You have served as a physician in the Indian Army for several years. How tough was managing such a demanding career along with your responsibilities as a mother?
Being a mom is one of the greatest leadership challenges. As a working woman that should be your aim — to ace that. This leadership has no syllabus, no curriculum. You have to play it by the ear. I am a very ambitious, career-driven woman. I kept studying, learning, growing and I do not remember taking a single day off other than the six weeks of maternity leave. I was very flexible and I knew this from the very beginning. I compartmentalised my day according to my priorities and everyday, I redirected and reassessed myself.
What is that one piece of advice on motherhood you got from your mom that you have passed on to Priyanka, when she had her daughter?
As a mother, I told Priyanka — and I still stick by my words — the most important thing to do is to prioritise yourself. You are the most important person in your family. If you are important and value yourself, everybody around values you. You have to be proud, confident, and sure of yourself.
Priyanka has stated in several interviews how she looks up to you as a role model. But mothers, too, are not perfect all the time. How did you deal with making mistakes in your responsibilities as a mother?
I realised I cannot do it all and if I have to ask for help then I would. Also, I thought it is very important to apologise when you are wrong. This is something I have always believed in. As a mother, I felt this is how my children will learn to apologise when they are wrong. Children should look up to their parents and my husband and I have worked our way to do that. While we were, of course, their friends, we never stopped being their parents. When Priyanka and Siddhant were young, they were always asked to express their ideas first, and only after that they were given advice. What happened with this was they became confident. They were never scared of expressing themselves, at least in front of their parents. It became a part of their nature.
Finally, how important do you think it is for mothers to cultivate a bond of sisterhood with other mothers?
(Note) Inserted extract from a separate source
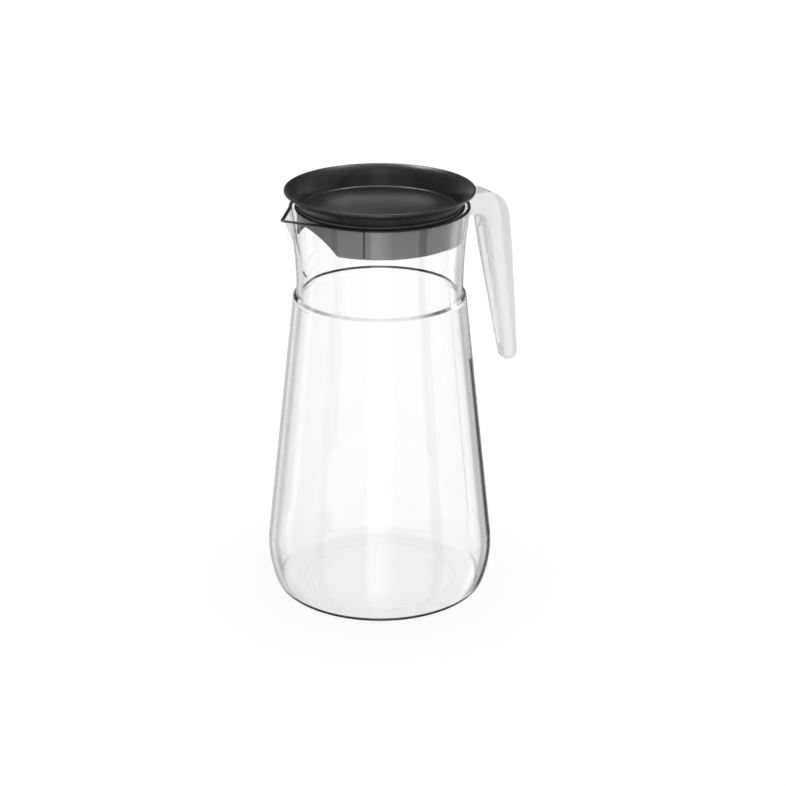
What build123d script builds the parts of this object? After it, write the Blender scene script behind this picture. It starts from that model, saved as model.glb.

Sisterhood is the underlying force behind feminism and even unites women who don’t know each other. It’s about a nurturing kind of love and empathy for each person’s life experiences. Although men and women do complement each other, as women, we thrive on strong relationships with our girlfriends. Such friendships give women an outlet to share their problems, thoughts, feelings and triumphs. Most of my emotional and mental strength comes from deep bonds with the strong females in my life.